I think I should change the phrasing I used. Let's say that every msg has value, and every sentence in a msg has value. The goal is to use certain values that convey and instill the presence or lack of feeling.
Lets start with a very neutral sentence:
"Let's hang out this weekend."
Things that could give this sentence a positive value would be an exclamation point, the use of the word "we" (implies that the two of you are a unit) instead of "Let's," and something that conveys this as an absolute like the word "should."
Positive revision:
"We should hang out this weekend!"
Positive values can also be achieved with the use of emoticons. Emoticons such as ; ) are also important to signify that you're joking. Personally, I try not to use anything other than ; )

:'(
Make sure to balance how you weight sentences in a positive message. You shouldn't use an exclamation, an emoticon, a referral to her, and an absolute statement all in the same sentence, or else you will come across as overbearing.
Instead, give the first sentence positive value by referring to her. Use the emoticon for the sentence that is most joking. Throw an exclamation point onto your most neutral statement (or you could turn a question (negative) into a positve by adding a exclamation point ?!)
If you wanted, we could also give this sentence a negative value.
negative revision:
"Want to hang out this weekend?"
Even though the chick has always had a choice in the matter, now we've admitted that the choice is there. This adds negative value. Making this a question also adds negative value.
Negative valued sentences aren't always a bad thing though! For example, after a string of positive messages a negative message stands out- also true when a negative sentence is within a mostly positive message. This concept should only be used with extremely negative values, though.
Extremely negative revision:
"If I'm not too busy, maybe I can make time to hang this weekend."

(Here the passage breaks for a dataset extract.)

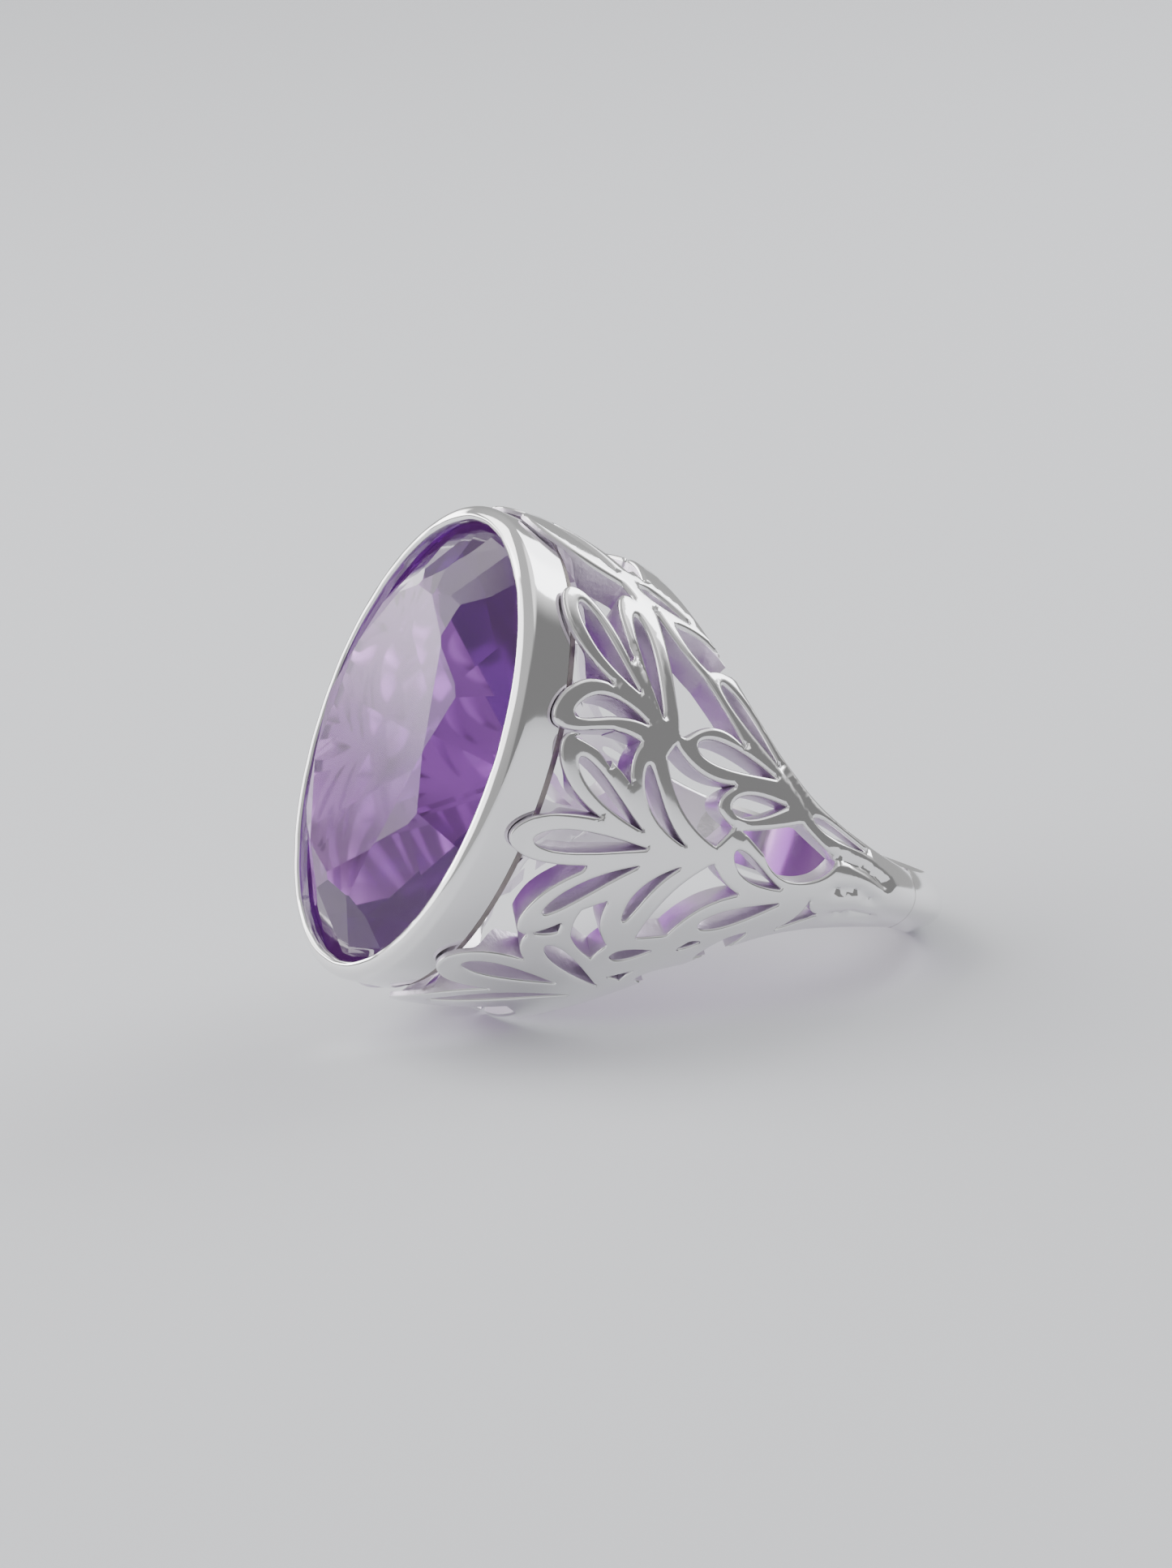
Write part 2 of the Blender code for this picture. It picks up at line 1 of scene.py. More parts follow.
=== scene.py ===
"""Looks of the cocktail ring: polished white metal openwork and a faceted amethyst.

The ring is built in its own frame, in millimetres (t across the hand, a along the
finger, u up to the stone), and laid on the table with the same pose as the frame.
"""
import math

import bmesh
import bpy
import numpy as np
from mathutils import Matrix, Vector
from mathutils.geometry import delaunay_2d_cdt


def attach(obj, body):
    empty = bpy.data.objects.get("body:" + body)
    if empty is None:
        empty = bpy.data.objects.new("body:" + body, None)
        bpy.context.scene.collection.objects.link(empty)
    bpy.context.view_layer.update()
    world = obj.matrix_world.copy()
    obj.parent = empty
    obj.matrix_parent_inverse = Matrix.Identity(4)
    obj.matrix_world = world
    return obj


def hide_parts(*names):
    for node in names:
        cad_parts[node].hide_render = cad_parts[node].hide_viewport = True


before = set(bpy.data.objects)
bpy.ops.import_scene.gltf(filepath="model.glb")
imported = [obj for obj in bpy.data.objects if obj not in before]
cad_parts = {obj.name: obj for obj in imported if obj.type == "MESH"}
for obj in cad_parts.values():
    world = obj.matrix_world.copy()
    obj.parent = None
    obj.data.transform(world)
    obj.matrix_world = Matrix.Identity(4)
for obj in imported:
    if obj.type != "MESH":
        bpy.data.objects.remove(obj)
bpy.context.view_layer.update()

MM = 0.001

# Pose of the ring on the table, degrees and millimetres.
TILT = 26.4
SHIFT_Y = 5.2677
LIFT = 5.1074

# Finger hole and shank.
R_IN = 8.65
R_OUT = 9.9
R_RIM = 8.85
SHANK_K = 3.39

# Shoulders: the half width across the hand and along the finger by height u.
U_TOP = 14.5
T_TOP = 8.1
HALF_A = ((-9.9, 1.3), (-7.0, 1.75), (-3.5, 2.95), (0.0, 4.9), (3.5, 7.8), (6.5, 9.5),
          (9.5, 10.2), (12.5, 10.5), (14.5, 10.65), (16.0, 10.65))
P_END = 19.0
THICK = 1.35
THIN = 0.25
THICKEN_FROM = 0.45
THICKEN_OVER = 1.1
SHARE_A = 0.13
END_LEAN = 0.45
GAP = 0.05

# Stone: an elliptic blank that every facet is sliced from.
BLANK_DEPTH = 14
STONE_T = 7.45
STONE_A = 9.9
GIRDLE_TOP = 15.9
GIRDLE_BASE = 15.45
GIRDLE_SIDES = 192
CROWN_H = 2.5
PAVILION_H = 5.9
TABLE_T = 0.568
TABLE_A = 0.65
STAR_W = 0.115
LOWER_R = 0.6
MAINS = (-163, -126, -90, -44, -1, 43, 70, 96, 119, 150)

# Fineness of the openwork's mesh.
SIDE_STEPS = 28
OUTLINE_TOL = 0.006
MERGE_DIST = 0.02
LEAST_AREA = 0.03
MAX_EDGE = 0.16
GRID = 0.26
GRID_ROW = 0.866
GRID_CLEAR = 0.4
COARSE_CLEAR = 0.8
ROW_CLEAR = 0.85
CUT_EPS = 1e-5
SLIVER = 1e-9

# Rounding of the openwork's edges: smaller towards the side that the ring lies on,
# none at the joint to the shank, and less deep where the sheet is thin.
ROUND = 0.2
ROUND_LOW = 0.11
ROUND_FROM = -1.5
ROUND_OVER = 5.0
ROUND_ROWS = (0.2, 0.5, 1.0)
END_BAND = 0.02
THIN_DROP = 0.4

# Outline of a leaf: the share of its length that the round tip takes, and its taper.
LEAF_TIP = 0.3
LEAF_TAPER = 0.85
LEAF_BELLY = 0.85

# The collet's lip is burnished by hand: waves of (count, shift, share) on these points.
LIP_POINTS = range(10, 16)
LIP_WAVES = ((9, 1.0, 1.0), (16, 0.0, 0.7), (31, 0.0, 0.5))
LIP_WAVE = 0.012

# Steps round the turned and swept pieces.
COLLET_STEPS = 360
RING_STEPS = 160
HOOP_STEPS = 160
SECTION_STEPS = 12

# Solder: the seam's half angle, and the joint between shoulder and shank.
SEAM_ANGLE = 85
WELD_THICK = 0.12
WELD_SPACE = 0.1
WELD_STEPS = 4
WELD_INSET = 0.006

# Angles from which an edge is shown sharp, degrees.
SHARP = 40.0
SHARP_SHOULDER = 55.0
SHARP_FACET = 1.0

# Camera, millimetres and degrees.
AIM = (-3.4526, 0.6145, 7.8165)
AZIMUTH = 60.78
ELEVATION = 15.3125
CAM_ROLL = -4.577
DISTANCE = 300.0
LENS = 159.46
SENSOR = 36.0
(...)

This refers to "I" multiple times, which is always negative in texting. It also lacks sureness by using the word "maybe." These things make this a negative statement, but what makes it a extremely negative statement is the tone of the message. It implies that the choice is up to you, that you might have better things to do than hang with the girl, and that you really don't care whether you do or not. The implementation of these final things ultimately have less to do w/ text game and more to do with inner game.
Some things to remember:
There is almost never anything wrong with positive messages.
Negative messages usually make you appear weak.

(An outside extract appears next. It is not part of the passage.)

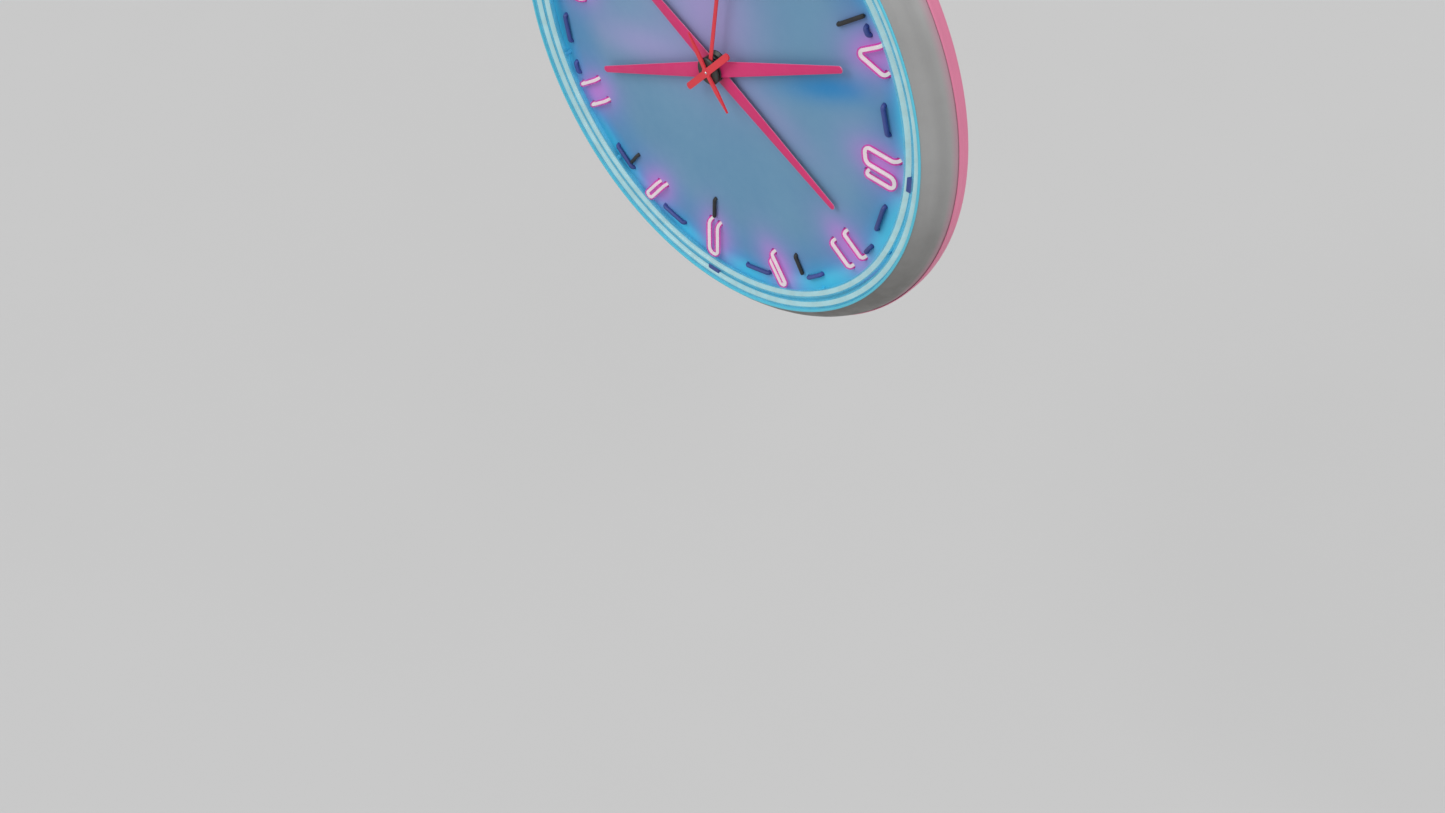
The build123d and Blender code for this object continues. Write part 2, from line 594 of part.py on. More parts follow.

Neutral messages (neither negative nor positive) will make you seem boring, unless used rarely and in the presence of un-neutral messages (in this case they convey the sense that you are getting bored or that the girl has done something wrong).
Extremely negative messages are risky because they are overdramatic and should only be used once you understand both texting and normal conversation skills.
Summary:
The entire point of giving your sentences and messages value is to charge them with subtext. Every single sentence shouldn't just be saying something, but it should be piquing some subconscious interest and be conveying something more than what is said.
And to answer your question, no. The only sources of text game I've found are text openers. As soon as I have time, I'll go into even more detail and break down everything there is to my text game as a separate post.